**WRITTEN INSTRUCTION:** Word for word, restate every line of the material.

**COLLECTED MATERIAL:**

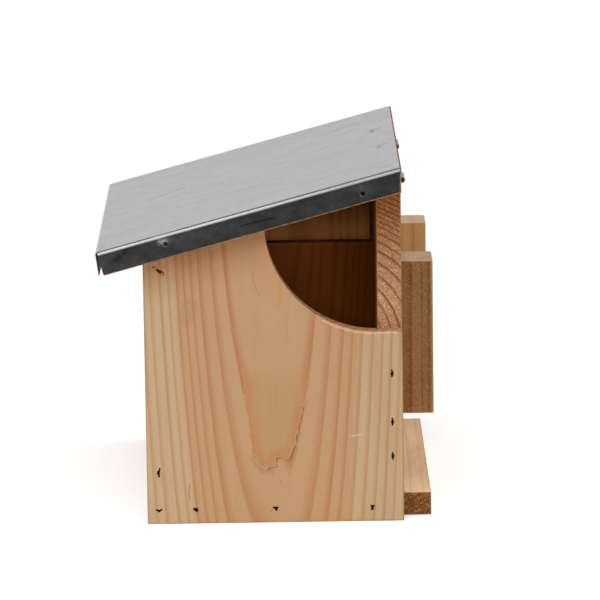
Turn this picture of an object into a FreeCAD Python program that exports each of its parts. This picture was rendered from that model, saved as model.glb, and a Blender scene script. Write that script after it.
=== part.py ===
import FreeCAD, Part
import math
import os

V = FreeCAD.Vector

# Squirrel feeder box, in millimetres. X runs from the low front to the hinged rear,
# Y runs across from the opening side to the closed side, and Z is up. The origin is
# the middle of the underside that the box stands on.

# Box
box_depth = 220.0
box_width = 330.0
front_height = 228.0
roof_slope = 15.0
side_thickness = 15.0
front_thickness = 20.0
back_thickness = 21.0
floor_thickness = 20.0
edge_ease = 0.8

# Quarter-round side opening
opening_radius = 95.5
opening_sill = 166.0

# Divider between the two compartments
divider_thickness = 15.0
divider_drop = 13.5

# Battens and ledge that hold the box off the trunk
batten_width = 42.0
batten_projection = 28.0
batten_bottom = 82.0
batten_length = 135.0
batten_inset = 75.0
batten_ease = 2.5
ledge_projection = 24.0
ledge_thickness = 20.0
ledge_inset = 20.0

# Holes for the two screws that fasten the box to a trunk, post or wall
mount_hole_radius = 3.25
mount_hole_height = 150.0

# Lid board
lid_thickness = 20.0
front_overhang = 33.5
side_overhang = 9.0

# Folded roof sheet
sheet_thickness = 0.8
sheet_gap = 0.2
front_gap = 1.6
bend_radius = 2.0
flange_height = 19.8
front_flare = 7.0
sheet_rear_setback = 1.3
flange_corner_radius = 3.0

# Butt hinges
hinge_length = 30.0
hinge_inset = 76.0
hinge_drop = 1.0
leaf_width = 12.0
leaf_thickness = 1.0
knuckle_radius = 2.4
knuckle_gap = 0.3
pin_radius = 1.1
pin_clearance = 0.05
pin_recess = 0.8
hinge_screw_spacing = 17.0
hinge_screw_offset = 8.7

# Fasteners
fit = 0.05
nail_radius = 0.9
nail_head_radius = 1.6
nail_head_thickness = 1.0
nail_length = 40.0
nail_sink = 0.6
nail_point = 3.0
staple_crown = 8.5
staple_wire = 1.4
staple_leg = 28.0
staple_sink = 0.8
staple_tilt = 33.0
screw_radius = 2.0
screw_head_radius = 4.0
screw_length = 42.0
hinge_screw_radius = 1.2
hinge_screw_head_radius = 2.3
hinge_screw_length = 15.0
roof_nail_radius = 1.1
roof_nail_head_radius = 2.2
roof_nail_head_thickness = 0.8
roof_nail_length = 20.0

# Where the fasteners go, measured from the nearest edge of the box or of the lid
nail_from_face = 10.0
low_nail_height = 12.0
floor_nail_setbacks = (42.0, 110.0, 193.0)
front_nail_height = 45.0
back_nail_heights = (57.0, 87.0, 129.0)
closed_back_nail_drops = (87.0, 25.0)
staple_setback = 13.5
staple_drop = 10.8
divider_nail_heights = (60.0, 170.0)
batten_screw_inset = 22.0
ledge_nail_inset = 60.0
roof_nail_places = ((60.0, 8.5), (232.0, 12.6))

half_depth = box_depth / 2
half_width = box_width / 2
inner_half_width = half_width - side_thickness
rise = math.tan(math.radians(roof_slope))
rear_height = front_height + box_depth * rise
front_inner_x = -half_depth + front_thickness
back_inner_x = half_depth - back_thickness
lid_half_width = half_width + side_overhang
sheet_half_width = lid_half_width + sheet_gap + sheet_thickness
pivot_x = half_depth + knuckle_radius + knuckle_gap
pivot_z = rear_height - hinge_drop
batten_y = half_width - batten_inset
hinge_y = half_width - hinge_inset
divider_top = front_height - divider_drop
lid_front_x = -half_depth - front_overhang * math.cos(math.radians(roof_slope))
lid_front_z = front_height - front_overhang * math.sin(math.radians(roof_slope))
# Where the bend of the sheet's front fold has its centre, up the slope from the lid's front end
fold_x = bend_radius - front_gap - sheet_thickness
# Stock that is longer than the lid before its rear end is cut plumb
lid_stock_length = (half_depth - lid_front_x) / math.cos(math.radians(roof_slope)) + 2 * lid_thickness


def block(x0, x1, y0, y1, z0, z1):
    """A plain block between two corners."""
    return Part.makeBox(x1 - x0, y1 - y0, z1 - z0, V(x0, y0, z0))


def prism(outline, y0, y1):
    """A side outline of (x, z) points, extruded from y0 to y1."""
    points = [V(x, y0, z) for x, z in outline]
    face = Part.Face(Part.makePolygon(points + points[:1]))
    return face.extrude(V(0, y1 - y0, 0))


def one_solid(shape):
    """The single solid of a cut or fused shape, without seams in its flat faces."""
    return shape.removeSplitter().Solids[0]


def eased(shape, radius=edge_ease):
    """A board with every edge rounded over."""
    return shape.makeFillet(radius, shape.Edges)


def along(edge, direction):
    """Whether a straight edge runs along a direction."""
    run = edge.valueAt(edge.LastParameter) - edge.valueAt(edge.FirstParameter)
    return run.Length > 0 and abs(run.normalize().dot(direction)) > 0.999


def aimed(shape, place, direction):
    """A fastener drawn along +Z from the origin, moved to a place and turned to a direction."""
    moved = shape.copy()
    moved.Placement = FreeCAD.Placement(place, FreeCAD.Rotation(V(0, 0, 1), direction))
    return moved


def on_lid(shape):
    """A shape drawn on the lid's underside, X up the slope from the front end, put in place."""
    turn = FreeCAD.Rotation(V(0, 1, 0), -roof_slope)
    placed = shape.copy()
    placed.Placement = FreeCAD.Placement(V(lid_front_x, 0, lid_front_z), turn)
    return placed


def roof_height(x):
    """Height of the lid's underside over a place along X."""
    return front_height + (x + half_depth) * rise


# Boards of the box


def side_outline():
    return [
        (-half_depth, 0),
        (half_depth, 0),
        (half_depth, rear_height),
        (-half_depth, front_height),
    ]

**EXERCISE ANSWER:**
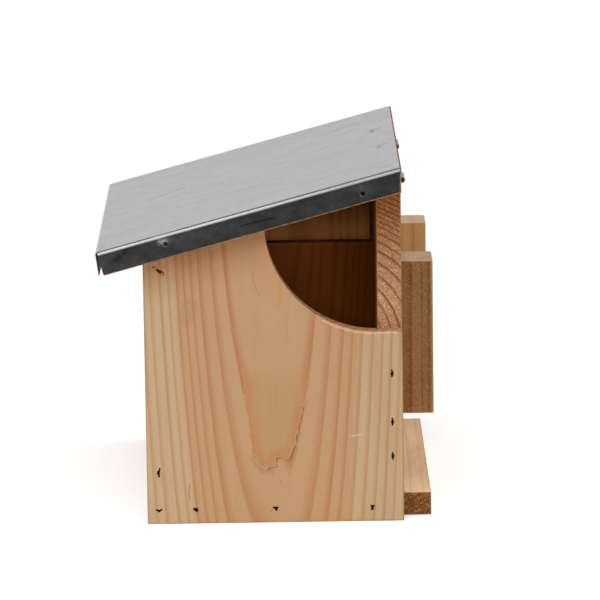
Turn this picture of an object into a FreeCAD Python program that exports each of its parts. This picture was rendered from that model, saved as model.glb, and a Blender scene script. Write that script after it.
=== part.py ===
import FreeCAD, Part
import math
import os

V = FreeCAD.Vector

# Squirrel feeder box, in millimetres. X runs from the low front to the hinged rear,
# Y runs across from the opening side to the closed side, and Z is up. The origin is
# the middle of the underside that the box stands on.

# Box
box_depth = 220.0
box_width = 330.0
front_height = 228.0
roof_slope = 15.0
side_thickness = 15.0
front_thickness = 20.0
back_thickness = 21.0
floor_thickness = 20.0
edge_ease = 0.8

# Quarter-round side opening
opening_radius = 95.5
opening_sill = 166.0

# Divider between the two compartments
divider_thickness = 15.0
divider_drop = 13.5

# Battens and ledge that hold the box off the trunk
batten_width = 42.0
batten_projection = 28.0
batten_bottom = 82.0
batten_length = 135.0
batten_inset = 75.0
batten_ease = 2.5
ledge_projection = 24.0
ledge_thickness = 20.0
ledge_inset = 20.0

# Holes for the two screws that fasten the box to a trunk, post or wall
mount_hole_radius = 3.25
mount_hole_height = 150.0

# Lid board
lid_thickness = 20.0
front_overhang = 33.5
side_overhang = 9.0

# Folded roof sheet
sheet_thickness = 0.8
sheet_gap = 0.2
front_gap = 1.6
bend_radius = 2.0
flange_height = 19.8
front_flare = 7.0
sheet_rear_setback = 1.3
flange_corner_radius = 3.0

# Butt hinges
hinge_length = 30.0
hinge_inset = 76.0
hinge_drop = 1.0
leaf_width = 12.0
leaf_thickness = 1.0
knuckle_radius = 2.4
knuckle_gap = 0.3
pin_radius = 1.1
pin_clearance = 0.05
pin_recess = 0.8
hinge_screw_spacing = 17.0
hinge_screw_offset = 8.7

# Fasteners
fit = 0.05
nail_radius = 0.9
nail_head_radius = 1.6
nail_head_thickness = 1.0
nail_length = 40.0
nail_sink = 0.6
nail_point = 3.0
staple_crown = 8.5
staple_wire = 1.4
staple_leg = 28.0
staple_sink = 0.8
staple_tilt = 33.0
screw_radius = 2.0
screw_head_radius = 4.0
screw_length = 42.0
hinge_screw_radius = 1.2
hinge_screw_head_radius = 2.3
hinge_screw_length = 15.0
roof_nail_radius = 1.1
roof_nail_head_radius = 2.2
roof_nail_head_thickness = 0.8
roof_nail_length = 20.0

# Where the fasteners go, measured from the nearest edge of the box or of the lid
nail_from_face = 10.0
low_nail_height = 12.0
floor_nail_setbacks = (42.0, 110.0, 193.0)
front_nail_height = 45.0
back_nail_heights = (57.0, 87.0, 129.0)
closed_back_nail_drops = (87.0, 25.0)
staple_setback = 13.5
staple_drop = 10.8
divider_nail_heights = (60.0, 170.0)
batten_screw_inset = 22.0
ledge_nail_inset = 60.0
roof_nail_places = ((60.0, 8.5), (232.0, 12.6))

half_depth = box_depth / 2
half_width = box_width / 2
inner_half_width = half_width - side_thickness
rise = math.tan(math.radians(roof_slope))
rear_height = front_height + box_depth * rise
front_inner_x = -half_depth + front_thickness
back_inner_x = half_depth - back_thickness
lid_half_width = half_width + side_overhang
sheet_half_width = lid_half_width + sheet_gap + sheet_thickness
pivot_x = half_depth + knuckle_radius + knuckle_gap
pivot_z = rear_height - hinge_drop
batten_y = half_width - batten_inset
hinge_y = half_width - hinge_inset
divider_top = front_height - divider_drop
lid_front_x = -half_depth - front_overhang * math.cos(math.radians(roof_slope))
lid_front_z = front_height - front_overhang * math.sin(math.radians(roof_slope))
# Where the bend of the sheet's front fold has its centre, up the slope from the lid's front end
fold_x = bend_radius - front_gap - sheet_thickness
# Stock that is longer than the lid before its rear end is cut plumb
lid_stock_length = (half_depth - lid_front_x) / math.cos(math.radians(roof_slope)) + 2 * lid_thickness


def block(x0, x1, y0, y1, z0, z1):
    """A plain block between two corners."""
    return Part.makeBox(x1 - x0, y1 - y0, z1 - z0, V(x0, y0, z0))


def prism(outline, y0, y1):
    """A side outline of (x, z) points, extruded from y0 to y1."""
    points = [V(x, y0, z) for x, z in outline]
    face = Part.Face(Part.makePolygon(points + points[:1]))
    return face.extrude(V(0, y1 - y0, 0))


def one_solid(shape):
    """The single solid of a cut or fused shape, without seams in its flat faces."""
    return shape.removeSplitter().Solids[0]


def eased(shape, radius=edge_ease):
    """A board with every edge rounded over."""
    return shape.makeFillet(radius, shape.Edges)


def along(edge, direction):
    """Whether a straight edge runs along a direction."""
    run = edge.valueAt(edge.LastParameter) - edge.valueAt(edge.FirstParameter)
    return run.Length > 0 and abs(run.normalize().dot(direction)) > 0.999


def aimed(shape, place, direction):
    """A fastener drawn along +Z from the origin, moved to a place and turned to a direction."""
    moved = shape.copy()
    moved.Placement = FreeCAD.Placement(place, FreeCAD.Rotation(V(0, 0, 1), direction))
    return moved


def on_lid(shape):
    """A shape drawn on the lid's underside, X up the slope from the front end, put in place."""
    turn = FreeCAD.Rotation(V(0, 1, 0), -roof_slope)
    placed = shape.copy()
    placed.Placement = FreeCAD.Placement(V(lid_front_x, 0, lid_front_z), turn)
    return placed


def roof_height(x):
    """Height of the lid's underside over a place along X."""
    return front_height + (x + half_depth) * rise


# Boards of the box


def side_outline():
    return [
        (-half_depth, 0),
        (half_depth, 0),
        (half_depth, rear_height),
        (-half_depth, front_height),
    ]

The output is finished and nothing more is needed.